The Brazilian Labour Renewal Party (, PRTB) is a conservative Brazilian political party. It was founded in 1994 and its electoral number is 28. According to the party's official website, the PRTB's main ideology is participatory economics: "to establish an economic system based on participatory decision making as the primary economic mechanism for allocation in society".

Overview 
It comes from members of the extinct Renovator Labour Party, a party that functioned between 1985 and 1993, which had merged with the Social Labour Party, originating the Progressive Party. This group, led by Levy Fidelix, had already tried to organize the PTRB, which only ran in the 1994 elections.

During the 1998 Brazilian general election, Fernando Collor de Mello decided to run again for the office of President of Brazil for the same party that elected him in 1989: the National Reconstruction Party (PRN), now the Christian Labour Party (PTC). The PRTB, together with the PRN, formed the Renova Brasil (Renew Brazil) coalition, in support of the former President of the Republic.

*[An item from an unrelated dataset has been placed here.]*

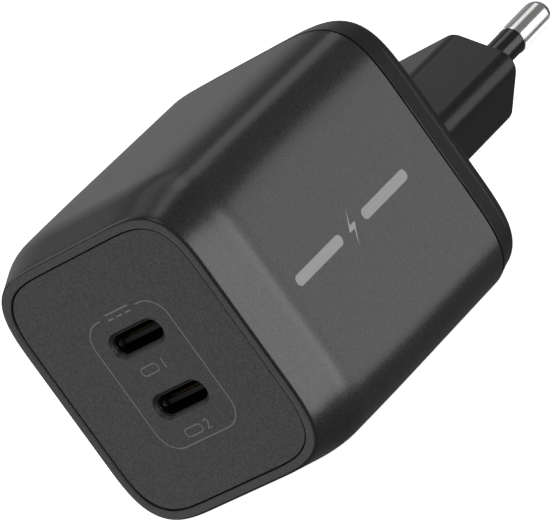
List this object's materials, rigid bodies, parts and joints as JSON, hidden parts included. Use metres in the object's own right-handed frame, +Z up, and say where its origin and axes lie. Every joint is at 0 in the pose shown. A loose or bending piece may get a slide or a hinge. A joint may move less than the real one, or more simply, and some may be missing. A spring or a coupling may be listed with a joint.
{
  "type": "usb wall charger",
  "caption": "Rounded cube wall charger with two oval charging sockets in an inset front plate and a fixed round-pin mains plug behind.",
  "frame": {"origin": "middle of the plug block's end face, half way between the pins", "axes": "+Y along the pins into the wall socket, +Z up with the first socket above the second, +X to the right when looking at the sockets"},
  "size_m": [0.0394, 0.087, 0.0406],
  "materials": {
    "housing_plastic": "fine matte grain",
    "plate_plastic": "very fine matte grain",
    "cover_plastic": "satin",
    "nickel": "polished nickel plating",
    "sleeve_plastic": "gloss",
    "socket_steel": "dark plating, satin",
    "socket_plastic": "satin",
    "board_laminate": "solder mask",
    "ferrite": "sintered, matte",
    "bobbin_resin": "moulded",
    "winding_tape": "polyester tape",
    "capacitor_sleeve": "shrink sleeve",
    "bare_aluminium": "satin",
    "chip_resin": "moulded epoxy",
    "thermistor_resin": "dipped coating",
    "disc_resin": "dipped coating",
    "box_resin": "moulded box",
    "copper_wire": "enamelled",
    "blue_insulation": "wire insulation",
    "brown_insulation": "wire insulation",
    "film": "translucent film"
  },
  "bodies": {
    "root": {"housing_shell": "housing_plastic", "port_plate": "plate_plastic", "rear_cover": "cover_plastic", "pin_left": "nickel", "pin_right": "nickel", "pin_sleeve_left": "sleeve_plastic", "pin_sleeve_right": "sleeve_plastic", "socket_shell_1": "socket_steel", "socket_shell_2": "socket_steel", "socket_tongue_1": "socket_plastic", "socket_tongue_2": "socket_plastic", "port_board": "board_laminate", "input_board": "board_laminate", "main_board": "board_laminate", "transformer_core_lower": "ferrite", "transformer_core_upper": "ferrite", "transformer_bobbin": "bobbin_resin", "transformer_winding": "winding_tape", "bulk_capacitor_1": "capacitor_sleeve", "bulk_capacitor_2": "capacitor_sleeve", "bulk_capacitor_3": "capacitor_sleeve", "output_capacitor_1": "bare_aluminium", "output_capacitor_2": "bare_aluminium", "power_switch": "chip_resin", "output_rectifier": "chip_resin", "port_controller": "chip_resin", "optocoupler": "chip_resin", "bridge_rectifier": "chip_resin", "fuse": "chip_resin", "thermistor": "thermistor_resin", "y_capacitor": "disc_resin", "x_capacitor": "box_resin", "choke_core": "ferrite", "choke_winding_left": "copper_wire", "choke_winding_right": "copper_wire", "output_inductor_1": "ferrite", "output_inductor_2": "ferrite", "lead_left": "blue_insulation", "lead_right": "brown_insulation", "heat_spreader": "bare_aluminium", "insulating_film": "film"}
  },
  "joints": []
}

The Superior Electoral Court (TSE), however, prevented his candidacy from materializing, due to the eight-year period in which he could not be elected to any elective term.

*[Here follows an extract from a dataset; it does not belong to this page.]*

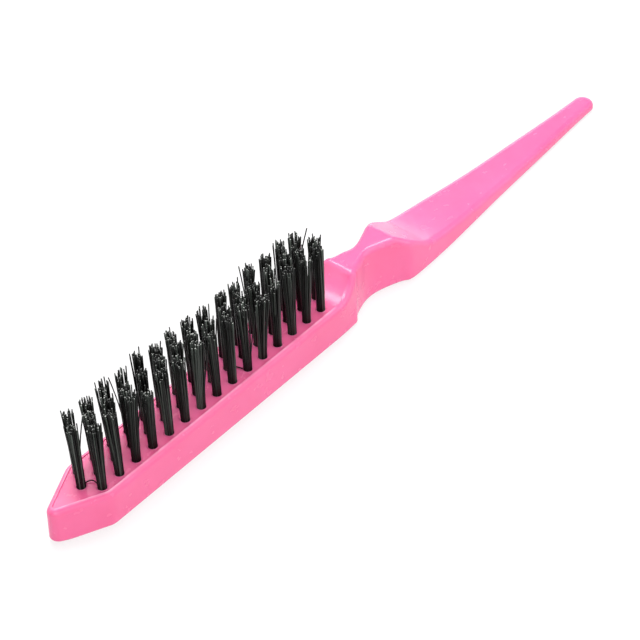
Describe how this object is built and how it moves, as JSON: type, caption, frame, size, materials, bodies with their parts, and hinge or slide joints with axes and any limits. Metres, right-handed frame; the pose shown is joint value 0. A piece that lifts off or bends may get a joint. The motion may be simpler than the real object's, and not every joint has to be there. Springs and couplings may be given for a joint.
{
  "type": "teasing brush",
  "caption": "Back-combing brush moulded in one piece with a slim tail handle, with staggered rows of short dark bristle tufts held in drilled holes.",
  "frame": {"origin": "under the middle of the brush, on the flat back that it lies on", "axes": "+X along the brush from the nose of the head to the tip of the tail, +Z along the bristles"},
  "size_m": [0.2249, 0.017, 0.0316],
  "materials": {
    "handle": "glossy pink moulded plastic",
    "bristles": "dark nylon filaments with a soft sheen",
    "anchor_wire": "flat drawn wire"
  },
  "bodies": {
    "root": {"handle_body": "handle", "tuft_front_01": "bristles", "tuft_front_02": "bristles", "tuft_front_03": "bristles", "tuft_front_04": "bristles", "tuft_front_05": "bristles", "tuft_front_06": "bristles", "tuft_front_07": "bristles", "tuft_front_08": "bristles", "tuft_front_09": "bristles", "tuft_front_10": "bristles", "tuft_front_11": "bristles", "tuft_front_12": "bristles", "tuft_front_13": "bristles", "tuft_front_14": "bristles", "tuft_front_15": "bristles", "tuft_middle_01": "bristles", "tuft_middle_02": "bristles", "tuft_middle_03": "bristles", "tuft_middle_04": "bristles", "tuft_middle_05": "bristles", "tuft_middle_06": "bristles", "tuft_middle_07": "bristles", "tuft_middle_08": "bristles", "tuft_middle_09": "bristles", "tuft_middle_10": "bristles", "tuft_middle_11": "bristles", "tuft_middle_12": "bristles", "tuft_middle_13": "bristles", "tuft_middle_14": "bristles", "tuft_middle_15": "bristles", "tuft_middle_16": "bristles", "tuft_back_01": "bristles", "tuft_back_02": "bristles", "tuft_back_03": "bristles", "tuft_back_04": "bristles", "tuft_back_05": "bristles", "tuft_back_06": "bristles", "tuft_back_07": "bristles", "tuft_back_08": "bristles", "tuft_back_09": "bristles", "tuft_back_10": "bristles", "tuft_back_11": "bristles", "tuft_back_12": "bristles", "tuft_back_13": "bristles", "tuft_back_14": "bristles", "tuft_back_15": "bristles", "tuft_anchors": "anchor_wire"}
  },
  "joints": []
}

It was registered on the Superior Electoral Court on 18 February 1997 and Levy Fidelix was elected as party president.

In 2006 the party gained electoral importance because of the election of ex-President Fernando Collor de Mello, impeached in 1992, who made his comeback in national politics as a Senator. However, in 2007 De Mello left PRTB and switched to the Brazilian Labour Party.

The party candidated its president Levy Fidelix in the Brazilian presidential election of 2010 and he obtained 57,960 votes (0.06%). In the second round, Fidelix endorsed left-wing candidate Dilma Rousseff.

In the Brazilian general election of 2014, Fidelix was candidate again and presented himself with a conservative speech and, according to him, the only right-wing candidate. In the first round of the general election, Fidelix received 446,878 votes, representing 0.43% of the popular vote. The PRTB's founder ranked 7th out of 11 candidates, however achieved his best performance in an election throughout his career. In the second round, Fidelix supported candidate Aécio Neves.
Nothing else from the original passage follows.